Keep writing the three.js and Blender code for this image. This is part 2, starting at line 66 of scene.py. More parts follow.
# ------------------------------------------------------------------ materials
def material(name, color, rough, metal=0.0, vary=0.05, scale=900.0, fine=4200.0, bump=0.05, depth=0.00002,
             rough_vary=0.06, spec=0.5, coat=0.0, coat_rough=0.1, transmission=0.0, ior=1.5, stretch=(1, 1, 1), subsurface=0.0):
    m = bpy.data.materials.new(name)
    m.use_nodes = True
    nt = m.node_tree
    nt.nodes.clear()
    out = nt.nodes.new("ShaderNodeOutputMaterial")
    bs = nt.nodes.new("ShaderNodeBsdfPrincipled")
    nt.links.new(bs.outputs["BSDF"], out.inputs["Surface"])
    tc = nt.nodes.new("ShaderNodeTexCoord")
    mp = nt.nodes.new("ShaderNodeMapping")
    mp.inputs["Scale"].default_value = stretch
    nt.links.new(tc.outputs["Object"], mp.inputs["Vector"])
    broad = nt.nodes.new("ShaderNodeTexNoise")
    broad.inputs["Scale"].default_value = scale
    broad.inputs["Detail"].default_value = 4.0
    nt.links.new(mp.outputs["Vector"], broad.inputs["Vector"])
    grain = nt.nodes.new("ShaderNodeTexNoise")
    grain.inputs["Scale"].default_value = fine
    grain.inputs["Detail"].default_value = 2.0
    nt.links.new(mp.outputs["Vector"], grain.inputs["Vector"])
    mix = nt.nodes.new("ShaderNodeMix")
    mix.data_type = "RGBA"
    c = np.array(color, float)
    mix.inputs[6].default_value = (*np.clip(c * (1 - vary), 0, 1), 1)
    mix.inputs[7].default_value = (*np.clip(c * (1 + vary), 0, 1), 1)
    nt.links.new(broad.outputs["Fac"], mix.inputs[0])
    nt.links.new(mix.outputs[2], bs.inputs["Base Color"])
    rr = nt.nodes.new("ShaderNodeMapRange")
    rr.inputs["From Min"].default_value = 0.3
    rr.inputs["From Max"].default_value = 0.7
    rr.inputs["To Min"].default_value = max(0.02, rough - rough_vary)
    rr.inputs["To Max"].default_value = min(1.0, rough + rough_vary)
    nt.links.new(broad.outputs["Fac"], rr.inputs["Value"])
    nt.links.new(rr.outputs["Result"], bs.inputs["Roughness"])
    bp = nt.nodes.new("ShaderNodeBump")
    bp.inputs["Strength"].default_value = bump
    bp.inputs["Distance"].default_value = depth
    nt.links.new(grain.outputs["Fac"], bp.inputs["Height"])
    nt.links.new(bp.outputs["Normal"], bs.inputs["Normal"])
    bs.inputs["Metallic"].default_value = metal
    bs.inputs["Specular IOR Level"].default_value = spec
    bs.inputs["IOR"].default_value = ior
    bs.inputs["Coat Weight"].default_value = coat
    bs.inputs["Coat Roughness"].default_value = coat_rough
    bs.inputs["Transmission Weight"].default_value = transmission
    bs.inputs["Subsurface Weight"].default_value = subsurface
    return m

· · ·

Stated task:
Copy the data above in full, character for character.

Solution to the problem:
Keep writing the three.js and Blender code for this image. This is part 2, starting at line 66 of scene.py. More parts follow.
# ------------------------------------------------------------------ materials
def material(name, color, rough, metal=0.0, vary=0.05, scale=900.0, fine=4200.0, bump=0.05, depth=0.00002,
             rough_vary=0.06, spec=0.5, coat=0.0, coat_rough=0.1, transmission=0.0, ior=1.5, stretch=(1, 1, 1), subsurface=0.0):
    m = bpy.data.materials.new(name)
    m.use_nodes = True
    nt = m.node_tree
    nt.nodes.clear()
    out = nt.nodes.new("ShaderNodeOutputMaterial")
    bs = nt.nodes.new("ShaderNodeBsdfPrincipled")
    nt.links.new(bs.outputs["BSDF"], out.inputs["Surface"])
    tc = nt.nodes.new("ShaderNodeTexCoord")
    mp = nt.nodes.new("ShaderNodeMapping")
    mp.inputs["Scale"].default_value = stretch
    nt.links.new(tc.outputs["Object"], mp.inputs["Vector"])
    broad = nt.nodes.new("ShaderNodeTexNoise")
    broad.inputs["Scale"].default_value = scale
    broad.inputs["Detail"].default_value = 4.0
    nt.links.new(mp.outputs["Vector"], broad.inputs["Vector"])
    grain = nt.nodes.new("ShaderNodeTexNoise")
    grain.inputs["Scale"].default_value = fine
    grain.inputs["Detail"].default_value = 2.0
    nt.links.new(mp.outputs["Vector"], grain.inputs["Vector"])
    mix = nt.nodes.new("ShaderNodeMix")
    mix.data_type = "RGBA"
    c = np.array(color, float)
    mix.inputs[6].default_value = (*np.clip(c * (1 - vary), 0, 1), 1)
    mix.inputs[7].default_value = (*np.clip(c * (1 + vary), 0, 1), 1)
    nt.links.new(broad.outputs["Fac"], mix.inputs[0])
    nt.links.new(mix.outputs[2], bs.inputs["Base Color"])
    rr = nt.nodes.new("ShaderNodeMapRange")
    rr.inputs["From Min"].default_value = 0.3
    rr.inputs["From Max"].default_value = 0.7
    rr.inputs["To Min"].default_value = max(0.02, rough - rough_vary)
    rr.inputs["To Max"].default_value = min(1.0, rough + rough_vary)
    nt.links.new(broad.outputs["Fac"], rr.inputs["Value"])
    nt.links.new(rr.outputs["Result"], bs.inputs["Roughness"])
    bp = nt.nodes.new("ShaderNodeBump")
    bp.inputs["Strength"].default_value = bump
    bp.inputs["Distance"].default_value = depth
    nt.links.new(grain.outputs["Fac"], bp.inputs["Height"])
    nt.links.new(bp.outputs["Normal"], bs.inputs["Normal"])
    bs.inputs["Metallic"].default_value = metal
    bs.inputs["Specular IOR Level"].default_value = spec
    bs.inputs["IOR"].default_value = ior
    bs.inputs["Coat Weight"].default_value = coat
    bs.inputs["Coat Roughness"].default_value = coat_rough
    bs.inputs["Transmission Weight"].default_value = transmission
    bs.inputs["Subsurface Weight"].default_value = subsurface
    return m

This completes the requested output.